The numerical result of the statistical functions is mapped to the intensity of the blue colour. However the range of the colour is dependent on the years we are filtering by.

To make this dimension more useful to discover real trends in precipitation over the years, let’s transform the precipitation using the Z-score standarization for the whole data set. We center the data using the mean and normalize using the standard deviation.

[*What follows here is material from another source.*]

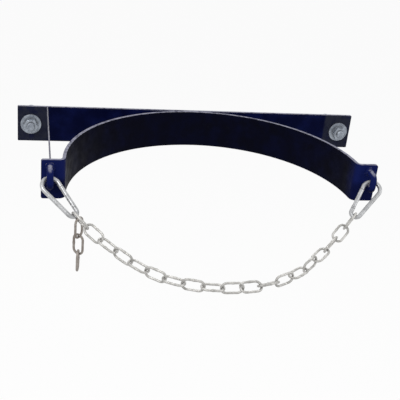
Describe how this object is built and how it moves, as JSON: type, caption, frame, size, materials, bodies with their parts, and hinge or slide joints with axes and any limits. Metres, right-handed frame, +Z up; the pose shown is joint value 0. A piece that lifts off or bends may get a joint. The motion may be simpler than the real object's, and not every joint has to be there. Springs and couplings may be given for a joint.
{
  "type": "gas cylinder bracket",
  "caption": "Wall bracket for an upright gas cylinder: flat bar on two anchors, welded half-round saddle with tabs and eyes, and a chain with a snap hook at each end.",
  "frame": {"origin": "middle of the wall bar's back face, on the wall", "axes": "+X along the bar, +Y into the wall, +Z up"},
  "size_m": [0.366, 0.2907, 0.0961],
  "materials": {
    "navy_coat": "worn satin powder coat",
    "anchor_zinc": "zinc plated, dull",
    "chain_zinc": "galvanised",
    "hook_zinc": "bright zinc",
    "spring_steel": "spring steel"
  },
  "bodies": {
    "bracket": {"wall_bar": "navy_coat", "saddle": "navy_coat", "weld_bead_left": "navy_coat", "weld_bead_right": "navy_coat", "eye_staple_left": "navy_coat", "eye_staple_right": "navy_coat", "anchor_stud_left": "anchor_zinc", "anchor_stud_right": "anchor_zinc", "anchor_sleeve_left": "anchor_zinc", "anchor_sleeve_right": "anchor_zinc", "anchor_washer_left": "anchor_zinc", "anchor_washer_right": "anchor_zinc", "anchor_nut_left": "anchor_zinc", "anchor_nut_right": "anchor_zinc"},
    "hook_left": {"hook_body_left": "hook_zinc", "gate_pin_left": "hook_zinc"},
    "gate_left": {"hook_gate_left": "hook_zinc", "gate_spring_left": "spring_steel"},
    "hook_right": {"hook_body_right": "hook_zinc", "gate_pin_right": "hook_zinc"},
    "gate_right": {"hook_gate_right": "hook_zinc", "gate_spring_right": "spring_steel"},
    "link_01": {"chain_link_01": "chain_zinc"},
    "link_02": {"chain_link_02": "chain_zinc"},
    "link_03": {"chain_link_03": "chain_zinc"},
    "link_04": {"chain_link_04": "chain_zinc"},
    "link_05": {"chain_link_05": "chain_zinc"},
    "link_06": {"chain_link_06": "chain_zinc"},
    "link_07": {"chain_link_07": "chain_zinc"},
    "link_08": {"chain_link_08": "chain_zinc"},
    "link_09": {"chain_link_09": "chain_zinc"},
    "link_10": {"chain_link_10": "chain_zinc"},
    "link_11": {"chain_link_11": "chain_zinc"},
    "link_12": {"chain_link_12": "chain_zinc"},
    "link_13": {"chain_link_13": "chain_zinc"},
    "link_14": {"chain_link_14": "chain_zinc"},
    "link_15": {"chain_link_15": "chain_zinc"},
    "link_16": {"chain_link_16": "chain_zinc"},
    "link_17": {"chain_link_17": "chain_zinc"},
    "link_18": {"chain_link_18": "chain_zinc"},
    "link_19": {"chain_link_19": "chain_zinc"},
    "spare_1": {"spare_link_1": "chain_zinc"},
    "spare_2": {"spare_link_2": "chain_zinc"},
    "spare_3": {"spare_link_3": "chain_zinc"}
  },
  "joints": [
    {"name": "hook_right_swing", "type": "hinge", "parent": "bracket", "child": "hook_right", "pos_m": [0.1557, -0.15061, 0.0045], "axis": [0.9941, 0.0706, 0.0828], "range_deg": [-10, 4]},
    {"name": "link_19_turn", "type": "hinge", "parent": "hook_right", "child": "link_19", "pos_m": [0.13116, -0.17099, -0.01939], "axis": [-1, 0, 0], "range_deg": [-11, 11]},
    {"name": "link_18_turn", "type": "hinge", "parent": "link_19", "child": "link_18", "pos_m": [0.11991, -0.18034, -0.02766], "axis": [0.9988, -0.0372, -0.0329], "range_deg": [-11, 11]},
    {"name": "link_17_turn", "type": "hinge", "parent": "link_18", "child": "link_17", "pos_m": [0.10818, -0.19009, -0.03469], "axis": [-0.9948, 0.0794, 0.0636], "range_deg": [-11, 11]},
    {"name": "link_16_turn", "type": "hinge", "parent": "link_17", "child": "link_16", "pos_m": [0.09603, -0.20018, -0.04043], "axis": [0.9877, -0.1269, -0.0914], "range_deg": [-10, 10]},
    {"name": "link_15_turn", "type": "hinge", "parent": "link_16", "child": "link_15", "pos_m": [0.08357, -0.21053, -0.04487], "axis": [-0.9768, 0.1799, 0.1159], "range_deg": [-10, 10]},
    {"name": "link_14_turn", "type": "hinge", "parent": "link_15", "child": "link_14", "pos_m": [0.07069, -0.22082, -0.04809], "axis": [0.9617, -0.2374, -0.1367], "range_deg": [-10, 10]},
    {"name": "link_13_turn", "type": "hinge", "parent": "link_14", "child": "link_13", "pos_m": [0.0565, -0.22956, -0.05024], "axis": [-0.9431, 0.2943, 0.155], "range_deg": [-10, 10]},
    {"name": "link_12_turn", "type": "hinge", "parent": "link_13", "child": "link_12", "pos_m": [0.04117, -0.23631, -0.0515], "axis": [0.9212, -0.3492, -0.1716], "range_deg": [-10, 10]},
    {"name": "link_11_turn", "type": "hinge", "parent": "link_12", "child": "link_11", "pos_m": [0.02502, -0.2409, -0.05208], "axis": [-0.8965, 0.4013, 0.1877], "range_deg": [-10, 10]},
    {"name": "link_10_turn", "type": "hinge", "parent": "link_11", "child": "link_10", "pos_m": [0.00839, -0.24321, -0.05225], "axis": [0.8693, -0.4499, -0.2047], "range_deg": [-9, 9]},
    {"name": "link_09_turn", "type": "hinge", "parent": "link_10", "child": "link_09", "pos_m": [-0.00839, -0.24321, -0.05225], "axis": [-0.8399, 0.494, 0.2248], "range_deg": [-10, 10]},
    {"name": "link_08_turn", "type": "hinge", "parent": "link_09", "child": "link_08", "pos_m": [-0.02502, -0.2409, -0.05208], "axis": [0.8088, -0.5327, -0.2491], "range_deg": [-11, 11]},
    {"name": "link_07_turn", "type": "hinge", "parent": "link_08", "child": "link_07", "pos_m": [-0.04117, -0.23631, -0.0515], "axis": [-0.7775, 0.5644, 0.2774], "range_deg": [-10, 10]},
    {"name": "link_06_turn", "type": "hinge", "parent": "link_07", "child": "link_06", "pos_m": [-0.0565, -0.22956, -0.05024], "axis": [0.7483, -0.587, -0.3091], "range_deg": [-10, 10]},
    {"name": "link_05_turn", "type": "hinge", "parent": "link_06", "child": "link_05", "pos_m": [-0.07069, -0.22082, -0.04809], "axis": [-0.7247, 0.5971, 0.3439], "range_deg": [-9, 9]},
    {"name": "link_04_turn", "type": "hinge", "parent": "link_05", "child": "link_04", "pos_m": [-0.08357, -0.21053, -0.04487], "axis": [0.7113, -0.5909, -0.3807], "range_deg": [-8, 8]},
    {"name": "link_03_turn", "type": "hinge", "parent": "link_04", "child": "link_03", "pos_m": [-0.09603, -0.20018, -0.04043], "axis": [-0.6987, 0.5804, 0.4183], "range_deg": [-8, 8]},
    {"name": "link_02_turn", "type": "hinge", "parent": "link_03", "child": "link_02", "pos_m": [-0.10818, -0.19009, -0.03469], "axis": [0.6847, -0.5688, -0.4557], "range_deg": [-8, 8]},
    {"name": "link_01_turn", "type": "hinge", "parent": "link_02", "child": "link_01", "pos_m": [-0.11991, -0.18034, -0.02766], "axis": [-0.6696, 0.5563, 0.4921], "range_deg": [-7, 7]},
    {"name": "hook_left_turn", "type": "hinge", "parent": "bracket", "child": "hook_left", "pos_m": [-0.1557, -0.15061, 0.0045], "axis": [-0.6156, 0.5114, 0.5996], "range_deg": [-1, 6]},
    {"name": "spare_1_swing", "type": "hinge", "parent": "link_01", "child": "spare_1", "pos_m": [-0.12526, -0.17224, -0.02702], "axis": [0.6696, -0.5563, -0.4921], "range_deg": [-15, 15]},
    {"name": "spare_2_swing", "type": "hinge", "parent": "spare_1", "child": "spare_2", "pos_m": [-0.12643, -0.17127, -0.04236], "axis": [-0.639, -0.7692, 0], "range_deg": [-35, 35]},
    {"name": "spare_3_swing", "type": "hinge", "parent": "spare_2", "child": "spare_3", "pos_m": [-0.12643, -0.17127, -0.05916], "axis": [0.7692, -0.639, 0], "range_deg": [-35, 35]},
    {"name": "gate_left_open", "type": "hinge", "parent": "hook_left", "child": "gate_left", "pos_m": [-0.13156, -0.16437, -0.01414], "axis": [0.2542, -0.5913, 0.7653], "range_deg": [0, 25], "stiffness_Nm_per_rad": 0.05, "springref_deg": -17.19},
    {"name": "gate_right_open", "type": "hinge", "parent": "hook_right", "child": "gate_right", "pos_m": [0.13156, -0.16437, -0.01414], "axis": [0.2542, 0.5913, -0.7653], "range_deg": [0, 25], "stiffness_Nm_per_rad": 0.05, "springref_deg": -17.19}
  ]
}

\[\begin{eqnarray*} p_z &=& \frac{p - \mu_p}{\sigma_p}\\ \end{eqnarray*}\]

Code
df$precipitation_std <- (df$precipitation - mean(df$precipitation, na.rm = TRUE))/sd(df$precipitation, na.rm = TRUE)
head(df$precipitation_std)
[1] -0.44302515  1.23461996 -0.32598014  2.67817505 -0.24795014 -0.05287513
Code
write.csv(df, "data/seatle-data-std.csv", row.names = FALSE)
Code
precipitations_std = FileAttachment("data/seatle-data-std.csv")
  .csv({typed: true})

//create views
viewof beginYear_std = Inputs.range(
  [2012, 2023], 
  {value: 2012, step: 1, label: "Begin year:"}
)
viewof endYear_std  = Inputs.range(
  [beginYear, 2023], 
  { value: [beginYear], 
    step: 1, label: "End year:"
  }
)
viewof stat_std = Inputs.radio(
  ["mean", "max", "min"], 
  { value: "mean", 
    label: "Statistic:"
  }
)

//filter the data read from file
filtered_std = precipitations_std.filter(function(precipitations_std) {
  let years = new Date(precipitations_std.dates).getYear() + 1900;
  return  (years >= beginYear_std) && (years <= endYear_std)
})

// use the filtered data  
Plot.plot({
  width: 800, height: 500, padding: 0,
  color: { scheme: "blues", type: "sqrt"},
  y: { tickFormat: i => "JFMAMJJASOND"[i] },
  marks: [
    Plot.cell(filtered_std, Plot.group({fill: stat_std}, {
      x: d => new Date(d.dates).getDate(),
      y: d => new Date(d.dates).getMonth(),
      fill: "precipitation_std", 
      inset: 0.5
    }))
  ]
})

Conclusion

The interactivity brings up questions about the data set and the operations carried out on the data to achieve the visualization itself. Z-score standarization was used to normalized the precipitation over th range of years of data before filtering it to investigate the effect of the passage of time. Min-max normalization could have been investigated as well. The effect of this transformation is not too dramatic but the range of time in this data set may not be sufficiently long to observe large contrast.

Interactivity can be useful to express a time series over a complex time plane to study seasonality effects.